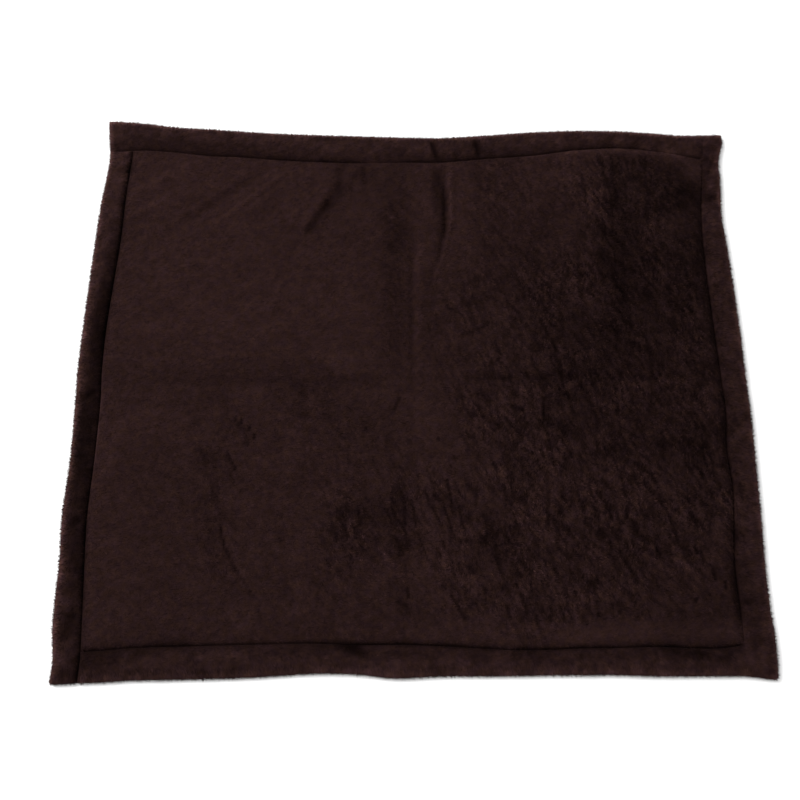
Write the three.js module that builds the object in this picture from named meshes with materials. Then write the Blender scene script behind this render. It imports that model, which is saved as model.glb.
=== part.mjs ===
// Cat scratching mat: one lightly padded plush mat, lying almost flat. A line of stitching
// about 25 mm inside the edge marks off a puffy border of the same cloth.
// Millimetres, +Z up. The width runs along X and the depth along Y. z = 0 is the surface
// that the mat lies on, and the origin is under the middle of the mat.

import * as THREE from 'three';

// Heights above the surface that the mat lies on
const PANEL_HEIGHT = 11.5; // top of the pile, away from the stitching
const BORDER_HEIGHT = 10.6; // crest of the puffed border
const RIM_HEIGHT = 4.2; // the edge, where the upper and lower cloth meet
const STITCH_HEIGHT = 4.4; // bottom of the sewn groove

// How the padding rounds off beside the edge and beside the stitching
const RIM_ROUNDING = 11;
const GROOVE_ON_BORDER = 12;
const GROOVE_ON_PANEL = 15;
const RUN_OUT_FADE = 3; // a stitch line that stops at another fades out over this
const FRONT_SHALLOWS = [5, 40]; // the right line deepens between these, in from the front line
const BACK_FADE = [-50, 80]; // and it fades out between these, measured in from the back line
const CORNER_RADIUS = 4;

// The lower edge turns under in steps: how far in from the rim, and how high
const UNDER_EDGE = [
  { inset: 1.2, height: 1.5 },
  { inset: 3.6, height: 0 },
];

// The even frame that the grid is laid out on before it takes the mat's true outline
const NOMINAL_EDGE = { x: 310, y: 272 };
const NOMINAL_STITCH = { x: 287, y: 246 };
const GRID_SPACING = 15;
const BORDER_STEPS = [0, 0.05, 0.18, 0.42, 0.7, 0.9]; // shares of the border's width
const PANEL_STEPS = [0, 2.5, 7.5]; // distances inside the stitching

// Each side as it lies. Along the side, measured from the middle of the mat, a row says how
// far out the edge and the stitch line are.
const LEFT_SIDE = [
  { along: -280, edge: 311, stitch: 286.5 },
  { along: -255, edge: 308, stitch: 285 },
  { along: -228, edge: 311, stitch: 286 },
  { along: -200, edge: 311.5, stitch: 287.4 },
  { along: -165, edge: 311.3, stitch: 289.3 },
  { along: -128, edge: 313, stitch: 290.6 },
  { along: -75, edge: 311, stitch: 289 },
  { along: -20, edge: 311.6, stitch: 288.6 },
  { along: 10, edge: 312.5, stitch: 290 },
  { along: 55, edge: 311.6, stitch: 289.6 },
  { along: 145, edge: 308.5, stitch: 284 },
  { along: 190, edge: 306.4, stitch: 283 },
  { along: 222, edge: 303.2, stitch: 281.3 },
  { along: 240, edge: 302.6, stitch: 280.2 },
  { along: 280, edge: 308.5, stitch: 280.4 },
];
const RIGHT_SIDE = [
  { along: -276, edge: 309.8, stitch: 281 },
  { along: -245, edge: 311, stitch: 282.4 },
  { along: -212, edge: 309.5, stitch: 282.8 },
  { along: -175, edge: 309.3, stitch: 282 },
  { along: -130, edge: 310.5, stitch: 285.8 },
  { along: -100, edge: 310.8, stitch: 287.4 },
  { along: -65, edge: 311.3, stitch: 285.7 },
  { along: -32, edge: 311.6, stitch: 287.5 },
  { along: 0, edge: 310.7, stitch: 286.5 },
  { along: 55, edge: 310, stitch: 284.5 },
  { along: 140, edge: 307, stitch: 282.2 },
  { along: 180, edge: 304.6, stitch: 284.2 },
  { along: 225, edge: 307.2, stitch: 288.6 },
  { along: 246, edge: 307.7, stitch: 290.6 },
  { along: 264, edge: 313.4, stitch: 292.6 },
];
const BACK_SIDE = [
  { along: -306, edge: 282.2, stitch: 246.2 },
  { along: -274, edge: 279, stitch: 247.3 },
  { along: -243, edge: 274.4, stitch: 244.8 },
  { along: -210, edge: 272, stitch: 240.7 },
  { along: -180, edge: 269.6, stitch: 239.5 },
  { along: -130, edge: 266.5, stitch: 235.2 },
  { along: -60, edge: 264, stitch: 232.5 },
  { along: -10, edge: 262.4, stitch: 233.2 },
  { along: 24, edge: 262, stitch: 233.4 },
  { along: 68, edge: 265, stitch: 237.5 },
  { along: 120, edge: 268.8, stitch: 241.5 },
  { along: 160, edge: 270, stitch: 247.3 },
  { along: 204, edge: 269.6, stitch: 249.8 },
  { along: 240, edge: 267.2, stitch: 246.4 },
  { along: 260, edge: 265.2, stitch: 242.8 },
  { along: 288, edge: 265.2, stitch: 236.8 },
  { along: 313, edge: 266.4, stitch: 234.8 },
];
const FRONT_SIDE = [
  { along: -309, edge: 280, stitch: 253.6 },
  { along: -270, edge: 278.2, stitch: 251.3 },
  { along: -240, edge: 276.5, stitch: 249 },
  { along: -200, edge: 275.8, stitch: 247.8 },
  { along: -140, edge: 274, stitch: 246.2 },
  { along: -95, edge: 271.2, stitch: 245.2 },
  { along: -75, edge: 270.6, stitch: 245.6 },
  { along: -48, edge: 271.3, stitch: 246 },
  { along: -12, edge: 274.6, stitch: 245.5 },
  { along: 24, edge: 273, stitch: 246.6 },
  { along: 84, edge: 272.7, stitch: 250.2 },
  { along: 120, edge: 272, stitch: 249.5 },
  { along: 148, edge: 272, stitch: 248 },
  { along: 178, edge: 271.8, stitch: 249.1 },
  { along: 210, edge: 272.8, stitch: 248.2 },
  { along: 264, edge: 272.8, stitch: 247.9 },
  { along: 290, edge: 273, stitch: 244.4 },
  { along: 310, edge: 276.6, stitch: 243.2 },
];

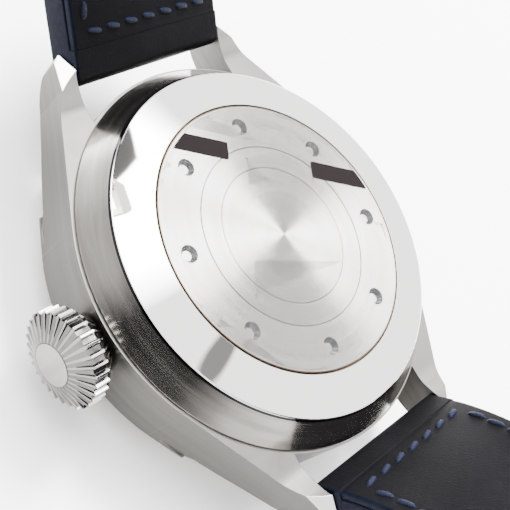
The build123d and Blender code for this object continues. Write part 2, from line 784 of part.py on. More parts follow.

★ ★ ★ ★ ★

> Aim
Reproduce exactly the lines from the beginning of the entries above up to and including the line that contains "import * as THREE from 'three';".

> Complete response
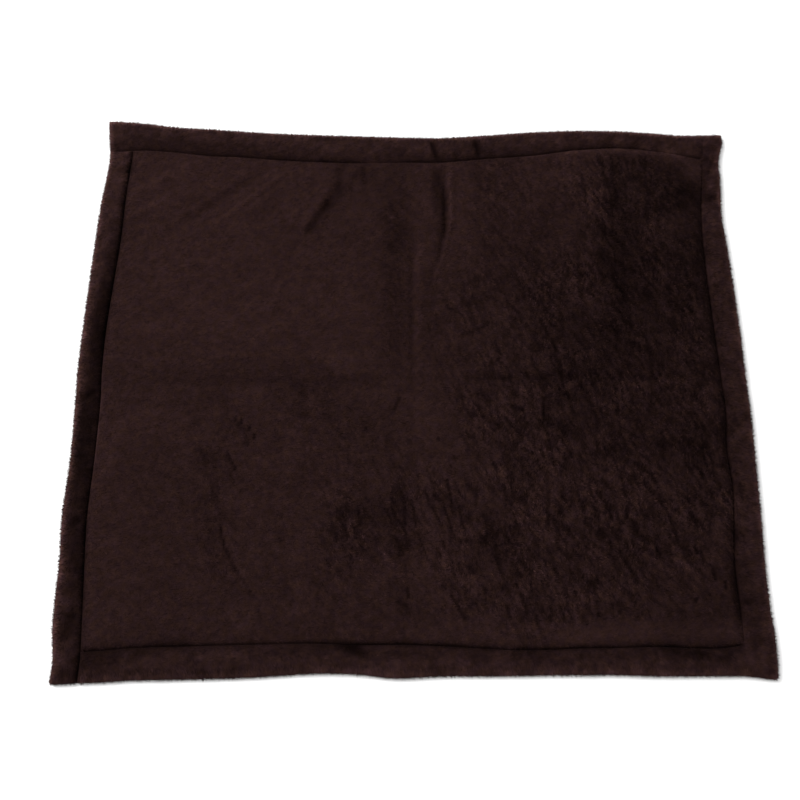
Write the three.js module that builds the object in this picture from named meshes with materials. Then write the Blender scene script behind this render. It imports that model, which is saved as model.glb.
=== part.mjs ===
// Cat scratching mat: one lightly padded plush mat, lying almost flat. A line of stitching
// about 25 mm inside the edge marks off a puffy border of the same cloth.
// Millimetres, +Z up. The width runs along X and the depth along Y. z = 0 is the surface
// that the mat lies on, and the origin is under the middle of the mat.

import * as THREE from 'three';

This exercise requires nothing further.